I fell in love at eighteen years old with the woman I would marry.  Raised in the Pentecostal Church she had a deeper, more emotional, connection to sola scriptura than did I.  We both attended Protestant Bible College where she studied music, and I obtained a degree in Religion & Philosophy.  I accepted the doctrine uncritically all through this process until 2020 when I entered the Roman Catholic Church. That’s when I started to think deeply about it.

As I write this blog post I’m celebrating the end of my sixth year as a Catholic.  I find deep peace in having a Priest, and the Bible, in my life.  My Priest spent years sorting through the theological and philosophical issues/controversies that followed Luther’s articulation of sola scriptura’s modern form in the 1500s.  I trust my Priest on this point mostly because the alternative in America is Protestantism, which has disintegrated into tens of thousands of small groupings that each rally around some novel interpretation and/or charismatic personality.
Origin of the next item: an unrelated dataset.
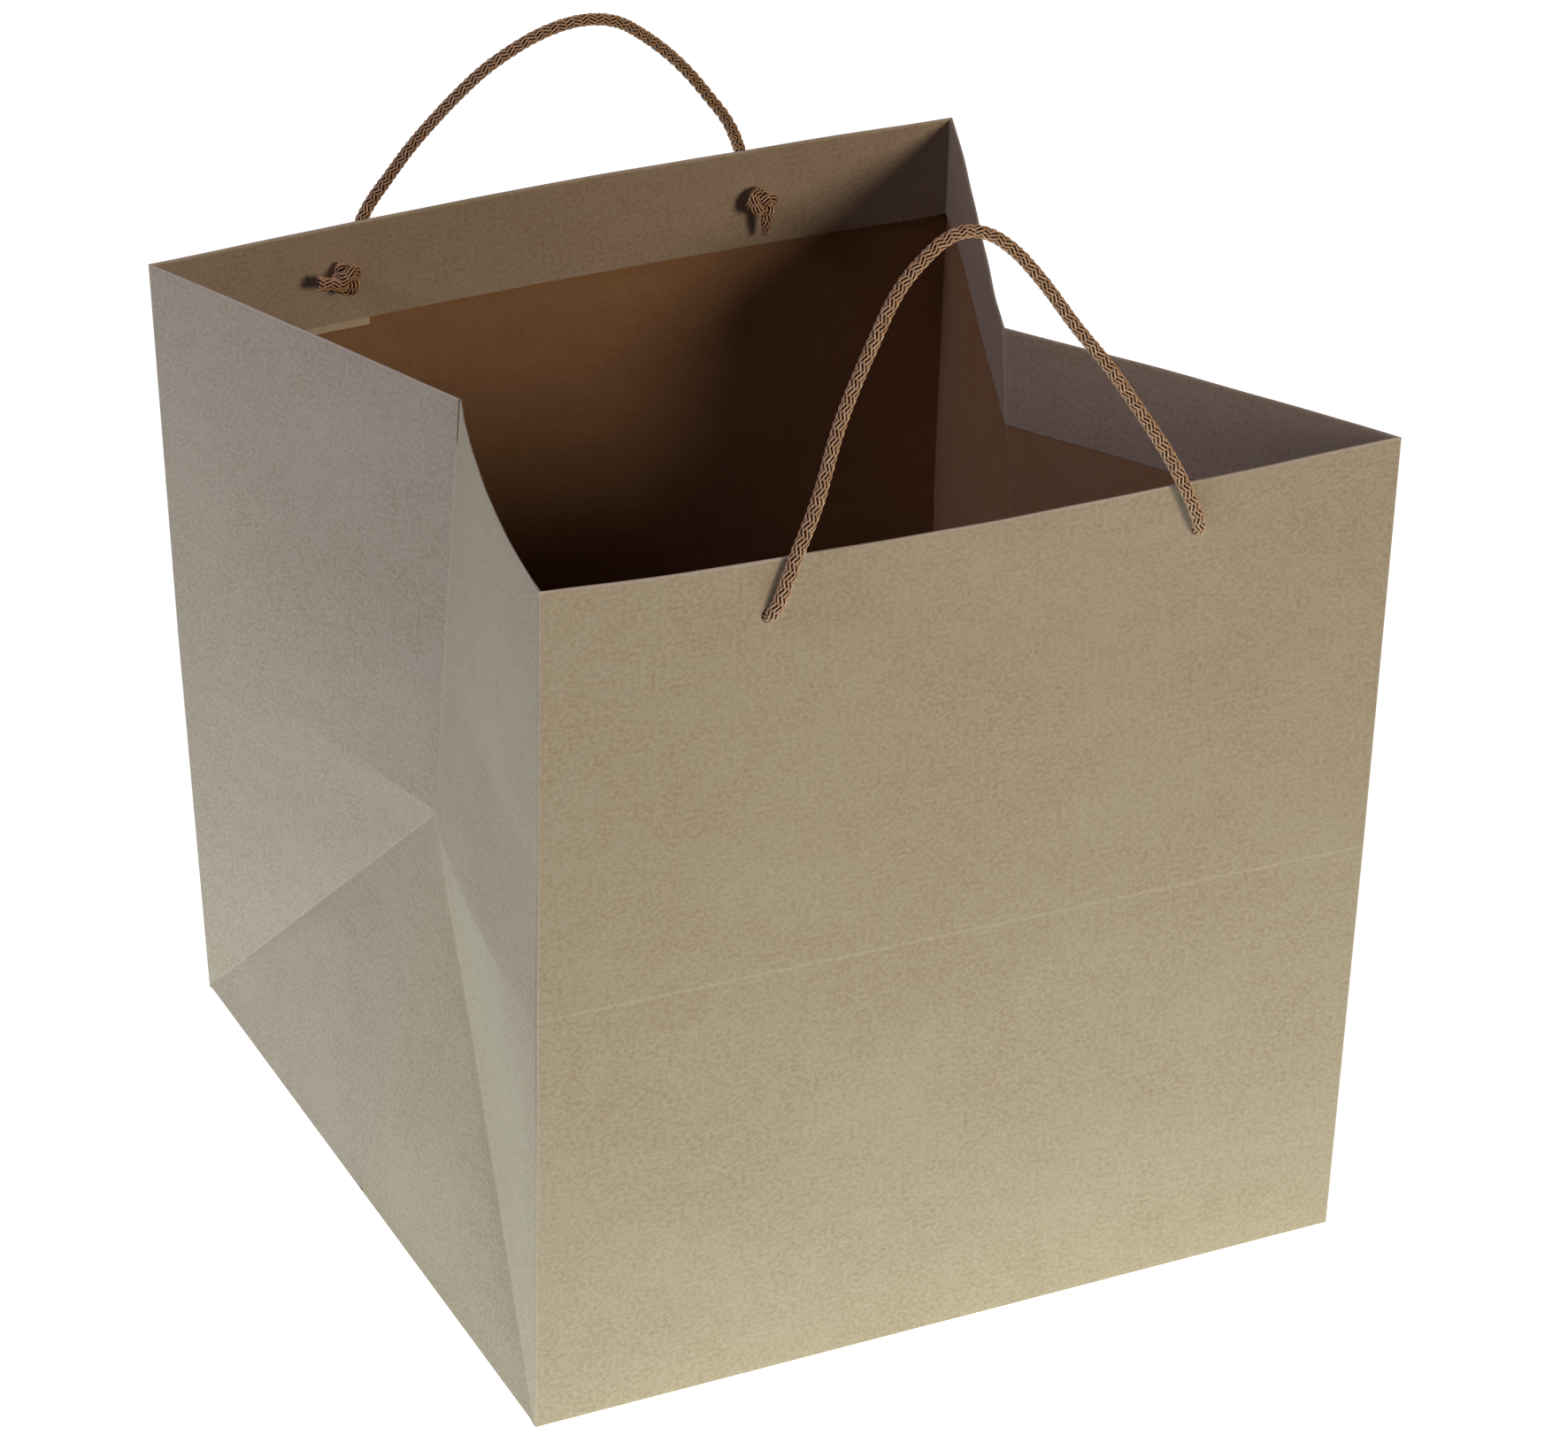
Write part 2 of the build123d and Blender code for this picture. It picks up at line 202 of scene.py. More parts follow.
def wall_middle(panel, a):
    """0 at the corners of the front or back, and 1 at its fullest place."""
    if panel == FRONT:
        return np.sin(math.pi * unit(a / SIDE) ** FRONT_SKEW)
    return np.sin(math.pi * a / SIDE)


def bow(panel, a, z):
    """Outward swell of the paper in millimetres."""
    arch = np.sin(math.pi * unit(z / CREASE))
    high = smooth((z - CREASE) / CREASE)
    if panel in WALL_SWELL:
        low_swell, high_swell = WALL_SWELL[panel]
        return wall_middle(panel, a) * (low_swell * arch + high_swell * high)
    edge = np.minimum(a, SIDE - a)
    first_half = a <= HALF
    across = np.sin(math.pi * edge / HALF)
    first_swell, second_swell = GUSSET_SWELL[panel]
    out = np.where(first_half, first_swell, second_swell) * (high * across)
    low = np.where(z < edge, GUSSET_LOW_SWELL * arch * (1 - edge / HALF) * across, 0.0)
    ridge = RIDGE_DEPTH * unit(1 - (HALF - edge) / RIDGE_REACH) * arch
    waist = 0.0
    if panel == LEFT:
        # the fore half's crease stands out between the apex and the front corner
        tent = unit(1 - np.abs(z - CREASE) / WAIST_REACH)
        waist = np.where(first_half, 0.0, WAIST_SWELL * np.sqrt(unit(across)) * tent)
        above_diagonal = unit((z - edge) / WAIST_FADE) * 0.7 + 0.3 * (z > edge)
        waist = waist * np.where(z < CREASE, above_diagonal, 1.0)
    return out + low + waist - np.where(z < CREASE, ridge, 0.0)


def rim_lift(panel, a, z):
    """How far the paper is raised by the arch or dip of its rim, in millimetres."""
    if panel not in RIM_RISE:
        return np.zeros(len(a))
    return RIM_RISE[panel] * wall_middle(panel, a) * smooth((z - CREASE) / CREASE)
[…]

The oldest of the Protestant groupings are all woke now.  Their biggest concern is transgendering. They’ve developed all sorts of theological and philosophical “reasoning” to support the insanity.  They get away with it because almost nobody attends their “worship” services anymore.  They are all closing, along with the Catholic Churches that maintain a relaxed attitude toward jews and their Talmudic ideas.

During my lifetime the only christian churches that enjoyed growth were evangelical zionist enterprises.  They were captured politically by the Republican Party at the time of Ronald Reagan.  The zionism was buried in eschatology that probed from the margins of daily and weekly worship until Trump was elected for a second time.  It appears that zionism is now a major dogma of the evangelicalism that I defended for twenty years as leader of the Christian Civic League.

I never defended zionism.  I stayed away from eschatology.  I’ve always reasoned that the future belongs to God and I was never comfortable with current event, headline driven “prophets”, teachers and preachers.

I’m not surprised to see what is happening right now in Washington D.C.  After spending four years leading a Christian community that ministered to troubled souls I entered Maine’s political world at the highest layer of engagement.  I spent twenty years as the spokesman for the century old Protestant institution who’s job it was (and is) to influence public policy, The Christian Civic League of Maine.

What Trump is doing makes perfect sense to me.  He has surrounded himself with evangelical “judeo-christian” Americans who sincerely believe that Old Testament verses are as timely, relevant and authoritative today as they were when they were written.  Sola Scriptura requires that the social order honor the absolute right of every individual Christian to interpret and apply the Bible for themselves alone. Protestant pastors teach this duty, and each denomination develops unique and independent rules to tamp down the inevitable chaos.

Most teach that the Old Testament must be interpreted through the lens of the New Testament, which introduces Jesus into the interpretation and application of Old Testament ideas.  But … never forget … that the doctrine empowers every individual to interpret and apply any, and all, Bible verses themselves.

This highly individualized and sovereign characteristic, encouraged by the doctrine, creates men like current Secretary of War Pete Hegseth.  The Pope recently reminded the world that the gospel cannot be used to justify war, “Brothers and sisters, this is our God: Jesus, King of Peace, who rejects war, whom no one can use to justify war. He does not listen to the prayers of those who wage war, but rejects them.”

The American Evangelical Christians who are the most enthusiastic supporters of Trump’s war of choice against Iran are quoting the Old Testament out of context.  Hegseth quotes from it regularly.

I’m not a theologian.  Never have been.  I’m barely a philosopher having merely earned a Bachelor of Arts degree.  I do, however, have practical experience at 65 years of age.  And it is from those decades of experience that I respectfully offer my perspective.

Christians in the West desperately need the help of educated Priests with their spiritual lives as they work to sort out the world that is emerging from the ashes of the American empire.

Protestantism isn’t helping.  It will end up in the dust bin of history because it has always been nothing more than a heresy.